At the end of the timeline, Patton makes a recommendation that the stay be made indefinite while an investigation of the execution continues. He also recommends changes to execution protocol.
“The current protocol puts all responsibility and decision-making on the warden at the Oklahoma State Penitentiary,” Patton said. “Those decisions should rest on upper management and ultimately on the director of corrections.”
Warner’s attorney, Madeline Cohen, said no executions should be done in the state until a “truly independent” investigation is conducted.
“Director Patton’s memo adds a gruesome new detail about the extent of how barbaric Mr. Lockett’s execution was, revealing for the first time that the drugs were administered through a vein in Mr. Lockett's groin,” Cohen said.
“Placing such a femoral IV line requires highly specialized medical training and expertise.”
Dean Sanderford, Lockett’s attorney, said putting the line in through the groin “adds a whole other layer of additional risk in addition to the drugs and secrecy that we didn’t even know about until today, plus the fact that they Tased him earlier in the morning.”
He said Lockett was a healthy, muscular, 38-year-old man, so it’s not clear why a vein couldn’t be found in the arms. It is standard to put an intravenous line into each arm.
Sanderford said that since no stitches were needed to close Lockett’s self-inflicted cut, it’s doubtful blood loss would have made his veins inaccessible. He also said that although Lockett refused his last meal, he wasn’t on a hunger strike.
The timeline does not indicate what Lockett used to cut himself.
He has a long history of fashioning weapons while incarcerated in county jail and state prison and was a disruptive inmate, according to a report compiled by the Oklahoma attorney general’s office for the Oklahoma Pardon and Parole Board. Those weapons included saw blades, sharpened wires, shanks made from metal window frames he destroyed, a 3-foot aluminum walking cane sharpened to a point, and an 11-inch plastic knife sharpened to a point.

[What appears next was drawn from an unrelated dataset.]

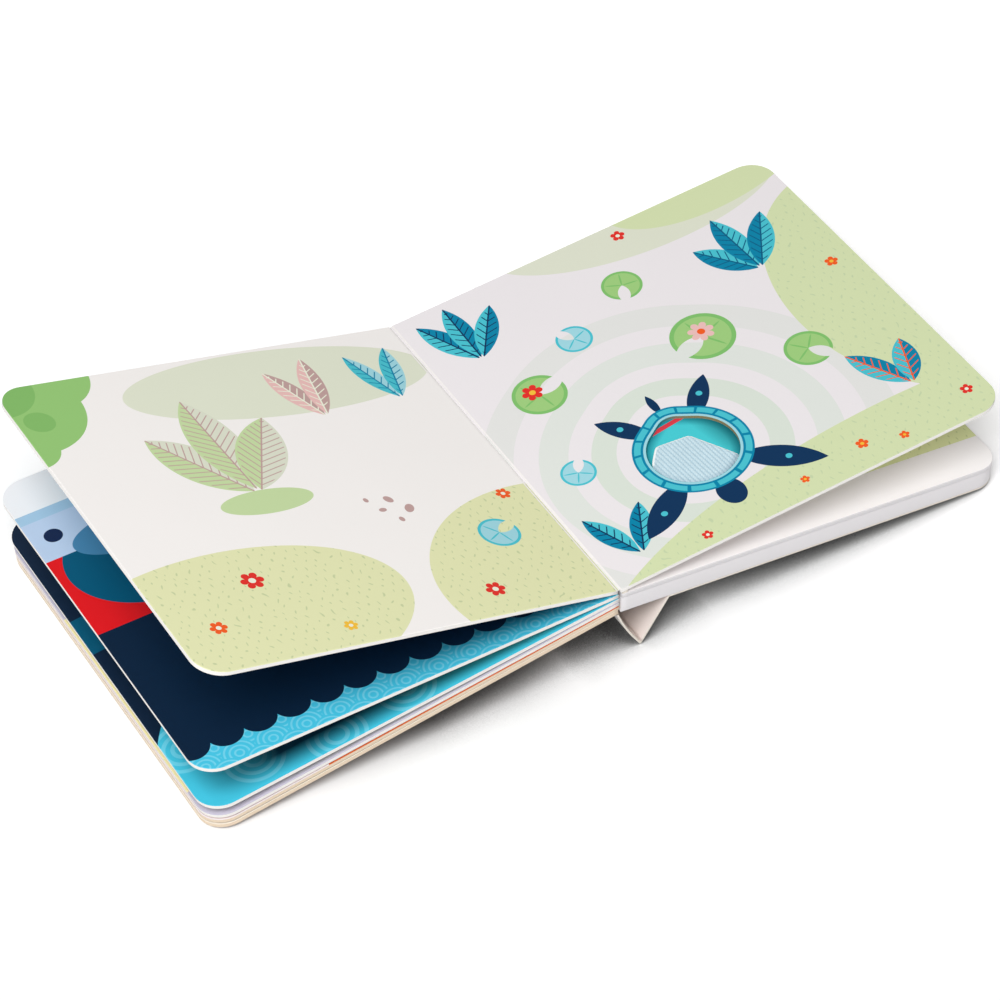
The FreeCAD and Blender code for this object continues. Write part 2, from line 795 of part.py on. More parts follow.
def board_corners():
    inset = D.post_round + 0.4
    x_low, y_low = D.board_x + inset, D.board_y + inset
    return [(x, y) for x in (x_low, D.board_x + D.board_length - inset)
            for y in (y_low, D.board_y + D.board_width - inset)]


def make_circuit_board():
    body = new_body("circuit_board")
    sketch = new_sketch(body)
    draw_rectangle(sketch, 0, 0, D.board_length, D.board_width)
    add_feature(body, "Pad", sketch, D.board_thick)
    return seat_in_module(body, D.board_x.value, D.board_y.value, D.board_rise.value)


def make_sound_chip():
    """The chip under its drop of resin: a low dome on the circuit board."""
    body = new_body("sound_chip")
    sketch = new_sketch(body)
    draw_circle(sketch, 0, 0, D.chip_round)
    add_feature(body, "Pad", sketch, D.chip_height)
    top = D.chip_height.value

    def top_rim(edge):
        return edge.BoundBox.ZMin > top - 1e-6

    round_edges(body, top_rim, D.chip_height * 0.8)
    return seat_in_module(body, (D.board_x + D.chip_round + 2.0).value,
                          (D.board_y + D.board_width - D.chip_round - 1.5).value,
                          (D.board_rise + D.board_thick).value)


def turned(label, corners):
    """A turned piece: a closed profile of radius and height, carried round the Z axis."""
    body = new_body(label)
    sketch = new_sketch(body, role="XZ_Plane")
    draw_outline(sketch, corners)
    ring = body.newObject("PartDesign::Revolution", f"{label}_revolution")
    ring.Profile = sketch
    ring.ReferenceAxis = (sketch, ["V_Axis"])
    ring.Angle = 360
    doc.recompute()
    return body


def make_speaker():
    """The loudspeaker: a pressed frame, its paper cone and its magnet on the back."""
    rim = D.speaker_round
    wall = D.cone_thick * 2
    height = D.speaker_height
    frame = turned("speaker_frame", [
        (rim - wall * 2, 0), (rim, 0), (rim, height / 2), (D.magnet_round, height),
        (0, height), (0, height - wall), (D.magnet_round - wall, height - wall),
        (rim - wall * 2, height / 2 - wall / 2)])
    cone_rim = rim - wall * 2 - D.cone_clear
    cone = turned("speaker_cone", [
        (0, D.cone_thick * 2), (D.magnet_round / 2, D.cone_thick * 2),
        (cone_rim - 1.5, D.cone_clear), (cone_rim, D.cone_clear),
        (cone_rim, D.cone_clear + D.cone_thick), (cone_rim - 1.5, D.cone_clear + D.cone_thick),
        (D.magnet_round / 2, D.cone_thick * 3), (0, D.cone_thick * 3)])
    magnet = turned("speaker_magnet", [
        (0, 0), (D.magnet_round, 0), (D.magnet_round, D.magnet_height), (0, D.magnet_height)])
    x, y, base = D.speaker_x.value, D.speaker_y.value, D.module_wall.value
    seat_in_module(frame, x, y, base)
    seat_in_module(cone, x, y, base)
    seat_in_module(magnet, x, y, base + height.value)
    return [frame, cone, magnet]


def make_cells():
    """Three button cells in a row, each with its rolled edge."""
    cells = []
    for number in range(CELL_COUNT):
        x, y = cell_spot(number)
        step = D.cell_height / 6
        cell = turned(f"button_cell_{number + 1}", [
            (0, 0), (D.cell_round, 0), (D.cell_round, D.cell_height - step * 2),
            (D.cell_round - step, D.cell_height - step), (D.cell_round - step * 3,
                                                          D.cell_height - step),
            (D.cell_round - step * 3, D.cell_height), (0, D.cell_height)])
        cells.append(seat_in_module(cell, x.value, y.value, bay_floor().value))
    return cells


def make_contact(label, first, last, z):
    """A sprung contact strip lying over the cells from number first to number last."""
    strip = primitive("Box", label, Length=D.cell_round + D.cell_pitch * (last - first),
                      Width=D.cell_round, Height=D.contact_thick)
    x, y = cell_spot(first)
    return seat_in_module(strip, (x - D.cell_round / 2).value, (y - D.cell_round / 2).value,
                          z.value)


def make_contacts():
    above = bay_ceiling() - D.contact_thick
    below = bay_floor() - D.contact_thick
    return [make_contact("contact_plus", 0, 0, above), make_contact("contact_link", 1, 2, above),
            make_contact("contact_door", 0, 1, below), make_contact("contact_minus", 2, 2, below)]


def make_battery_door():
    """The screwed battery door, flush in the case's floor."""
    body = new_body("battery_door")
    sketch = new_sketch(body)
    draw_rectangle(sketch, 0, 0, D.door_length, D.door_width)
    add_feature(body, "Pad", sketch, D.door_thick)
    round_edges(body, all_upright, D.module_wall / 2)
    screw_x, screw_y = door_screw_spot()
    hole = new_sketch(body)
    draw_circle(hole, screw_x - D.door_x, screw_y - D.door_y, D.screw_round + D.door_clear / 2)
    add_feature(body, "Pocket", hole, through=True)
    sink = new_sketch(body)
    draw_circle(sink, screw_x - D.door_x, screw_y - D.door_y, D.screw_head_round + D.door_clear)
    add_feature(body, "Pocket", sink, door_sink(), reverse=True)
    return seat_in_module(body, D.door_x.value, D.door_y.value)


def door_sink():
    """How far the door screw's head is let into the door."""
    return D.door_thick * 0.6


def make_door_screw():
    x, y = door_screw_spot()
    return make_screw("door_screw", x, y, door_sink(), down=False)


def make_switch():
    """The slide switch: its body on the case's floor and its knob in the slot."""
    body = primitive("Box", "switch_body", Length=D.switch_length + D.knob_travel,
                     Width=D.switch_width, Height=D.switch_height)
    seat_in_module(body, (D.switch_x - D.switch_length / 2).value,
                   (D.switch_y - D.switch_width / 2).value, D.module_wall.value)
    knob = new_body("switch_knob")
    sketch = new_sketch(knob)
    draw_rectangle(sketch, -(D.knob_length / 2), -(D.knob_width / 2), D.knob_length / 2,
                   D.knob_width / 2)
    tall = D.knob_proud + D.module_wall - D.door_clear
    add_feature(knob, "Pad", sketch, tall)
    round_edges(knob, all_upright, D.door_clear * 2)
    seat_in_module(knob, D.switch_x.value, D.switch_y.value, -D.knob_proud.value)
    return [body, knob]


def make_touch_button():
    """The press button under the touch window, and the snap dome that it works."""
    top = D.block_height - D.cover_card - D.face_sheet - D.button_clear
    flange_top = D.module_height - D.button_clear
    flange_base = D.board_rise + D.board_thick + D.dome_height + D.button_lift
    wide = D.button_round + D.button_flange
    button = turned("touch_button", [
        (0, flange_base), (wide, flange_base), (wide, flange_top), (D.button_round, flange_top),
        (D.button_round, top), (0, top)])
    seat_in_module(button, D.button_x.value, D.button_y.value, 0.0)
    board_top = D.board_rise + D.board_thick
    dome = turned("snap_dome", [
        (0, 0), (D.dome_round, 0), (D.dome_round - D.dome_height * 2, D.dome_height),
        (0, D.dome_height)])
    seat_in_module(dome, D.button_x.value, D.button_y.value, board_top.value)
    return [button, dome]


def make_leads(label, routes):
    """Thin insulated leads: round wire along straight runs joined by tangent arcs."""
    wires = []
    for route in routes:
        spots = [Vec(*spot) for spot in route]
        path = Part.Wire(tangent_path(spots))
        ring = Part.Wire(Part.Circle(spots[0], spots[1] - spots[0], D.lead_round.value).toShape())
        wires.append(path.makePipeShell([ring], True, False))
    leads = doc.addObject("Part::Feature", label)
    leads.Shape = Part.makeCompound(wires)
    return seat_in_module(leads)


def tangent_path(spots):
    """Straight runs through spots, each inner corner turned by an arc as large as fits."""
    edges = []
    start = spots[0]
    for before, corner, after in zip(spots, spots[1:], spots[2:]):
        run_in, run_out = corner - before, after - corner
        turn = run_in.getAngle(run_out)
        reach = 0.45 * min(run_in.Length, run_out.Length)
        begin = corner - run_in.normalize() * reach
        end = corner + run_out.normalize() * reach
        radius = reach / math.tan(turn / 2)
        inward = (begin + end) * 0.5 - corner
        middle = corner + inward.normalize() * (math.hypot(radius, reach) - radius)
        edges += [Part.LineSegment(start, begin).toShape(), Part.Arc(begin, middle, end).toShape()]
        start = end
    return edges + [Part.LineSegment(start, spots[-1]).toShape()]


def make_all_leads():
    """The speaker's two leads and the battery's two leads, soldered to the board."""
    over = (D.board_rise + D.board_thick + D.lead_round).value
    board_end = (D.board_x + D.board_length).value
    landing = (D.speaker_round + D.magnet_round) / 2 - 1.2
    speaker_edge = (D.speaker_x - landing).value
    speaker_top = (D.module_wall + D.speaker_height + D.lead_round / 2).value
    speaker = make_leads("speaker_leads", [
        [(board_end - 3.0, y, over), (board_end + 2.5, y + 1.0, over),
         (speaker_edge, D.speaker_y.value - 2.0 + k * 4.0, speaker_top)]
        for k, y in enumerate((12.0, 17.0))])
    cell_x = cell_spot(CELL_COUNT - 1)[0].value
    bay_edge = (D.door_y - D.module_wall).value
    battery = make_leads("battery_leads", [
        [(x, bay_edge - 9.0, over), (x + 1.5, bay_edge - 4.5, over), (x + 1.0, bay_edge - 0.5, over)]
        for x in (cell_x - 6.0, cell_x)])
    return [speaker, battery]


# ---------------------------------------------------------------- build, check and write

def build():
    card = FreeCard()
    case_screws = doc.addObject("Part::Compound", "case_screws")
    case_screws.Links = make_case_screws()
    items = [make_left_pages(), make_front_cover(), make_right_leaf(), make_knit_patch(),
             make_block_tray(), make_block_core(), make_back_cover(), card.make_margin(),
             card.make_spine(), make_module_base(), make_module_lid(), case_screws,
             make_circuit_board(), make_sound_chip(), make_battery_door(), make_door_screw()]
    items += make_speaker() + make_cells() + make_contacts() + make_switch()
    items += make_touch_button() + make_all_leads()
    return items


def write(items):
    doc.recompute()
    for item in doc.Objects:
        if "Invalid" in item.State or "Error" in item.State:
            raise RuntimeError(f"{item.Label} did not build: {item.State}")
    for item in items:
        if item.Shape.isNull() or not item.Shape.isValid():
            raise RuntimeError(f"{item.Label} has no valid shape")
    os.makedirs("parts", exist_ok=True)
    for item in items:
        item.Shape.exportStep(f"parts/{item.Label}.step")
        print(f"{item.Label:16s} {len(item.Shape.Solids)} solid(s) {item.Shape.Volume:12.2f} mm3")


write(build())
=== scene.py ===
"""A square sound book standing open at its first spread.

The left half is five fanned leaves on the front cover. The right half is one leaf with a
touch window over a sound block, whose module shows in the back cover. The free part of the
cover card hangs under the spine as a V.
"""

import logging
import math
from dataclasses import dataclass, field
from enum import Enum
from typing import Any, Optional, Protocol, Sequence, Union

import bpy
import numpy as np
from mathutils import Matrix, Vector


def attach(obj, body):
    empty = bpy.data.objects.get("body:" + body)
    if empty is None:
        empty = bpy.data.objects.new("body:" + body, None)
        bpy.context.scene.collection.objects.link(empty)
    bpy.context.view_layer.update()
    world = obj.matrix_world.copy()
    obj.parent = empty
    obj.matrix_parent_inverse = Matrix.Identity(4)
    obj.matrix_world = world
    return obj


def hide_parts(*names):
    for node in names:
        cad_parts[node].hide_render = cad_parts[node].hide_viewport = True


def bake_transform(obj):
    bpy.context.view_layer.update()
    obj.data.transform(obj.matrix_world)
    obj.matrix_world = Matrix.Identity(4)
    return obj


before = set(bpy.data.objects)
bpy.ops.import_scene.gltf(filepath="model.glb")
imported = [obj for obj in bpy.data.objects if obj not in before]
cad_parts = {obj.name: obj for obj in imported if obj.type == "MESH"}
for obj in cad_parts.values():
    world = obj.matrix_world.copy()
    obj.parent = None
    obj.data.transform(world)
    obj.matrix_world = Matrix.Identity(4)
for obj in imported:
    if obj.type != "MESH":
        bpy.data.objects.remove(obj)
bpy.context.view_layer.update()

LOG = logging.getLogger("sound_book")
MM = 0.001
PRINT_UV = "print"
EDGE_UV = "edge"
Ink = tuple[float, float, float, float]
SOFT = 0.12


def ink(red: int, green: int, blue: int) -> Ink:
    """A printed colour, given on the usual 0 to 255 scale, as linear light.

    Args:
        red: Its red, from 0 to 255.
        green: Its green, likewise.
        blue: Its blue, likewise.

    Returns:
        Its red, green and blue from 0 to 1, and a 1.
    """
    shares = np.array([red, green, blue]) / 255
    linear = np.where(shares <= 0.04045, shares / 12.92, ((shares + 0.055) / 1.055) ** 2.4)
    return (*map(float, linear), 1.0)


BLACK, WHITE = (0, 0, 0, 1), (1, 1, 1, 1)


# ---------------------------------------------------------------- material nodes

class Wire:
    """One value running through a material; arithmetic on it adds Math nodes."""

    def __init__(self, graph: "Graph", socket: Any) -> None:
        """Wrap one output socket of a graph."""
        self.graph = graph
        self.socket = socket

    def __add__(self, other: "Number") -> "Wire":
        """Sum."""
        return self.graph.math("ADD", self, other)

    __radd__ = __add__

    def __sub__(self, other: "Number") -> "Wire":
        """Difference."""
        return self.graph.math("SUBTRACT", self, other)

    def __rsub__(self, other: "Number") -> "Wire":
        """Difference, with this value taken from the other."""
        return self.graph.math("SUBTRACT", other, self)

    def __mul__(self, other: "Number") -> "Wire":
        """Product."""
        return self.graph.math("MULTIPLY", self, other)

    __rmul__ = __mul__

    def __truediv__(self, other: "Number") -> "Wire":
        """Quotient."""
        return self.graph.math("DIVIDE", self, other)

    def __rtruediv__(self, other: "Number") -> "Wire":
        """Quotient, with this value below."""
        return self.graph.math("DIVIDE", other, self)

    def __abs__(self) -> "Wire":
        """Size without sign."""
        return self.graph.math("ABSOLUTE", self)

    def fraction(self) -> "Wire":
        """What is left above the whole number."""
        return self.graph.math("FRACT", self)


Number = Union[Wire, float]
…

Disruptive incidents listed included flooding a day room, throwing feces and urine on a correctional officer, and threatening the lives of correctional officers.
A four-time felon, Lockett was convicted of shooting 19-year-old Stephanie Neiman and watching as two accomplices buried her alive in rural Kay County in 1999. Neiman and a friend had interrupted the men as they robbed a home.
Warner had been scheduled to be executed two hours later, in what would have been the first time the state held two executions in one day since 1937. The 46-year-old was convicted of raping and killing his live-in girlfriend’s 11-month-old daughter in 1997.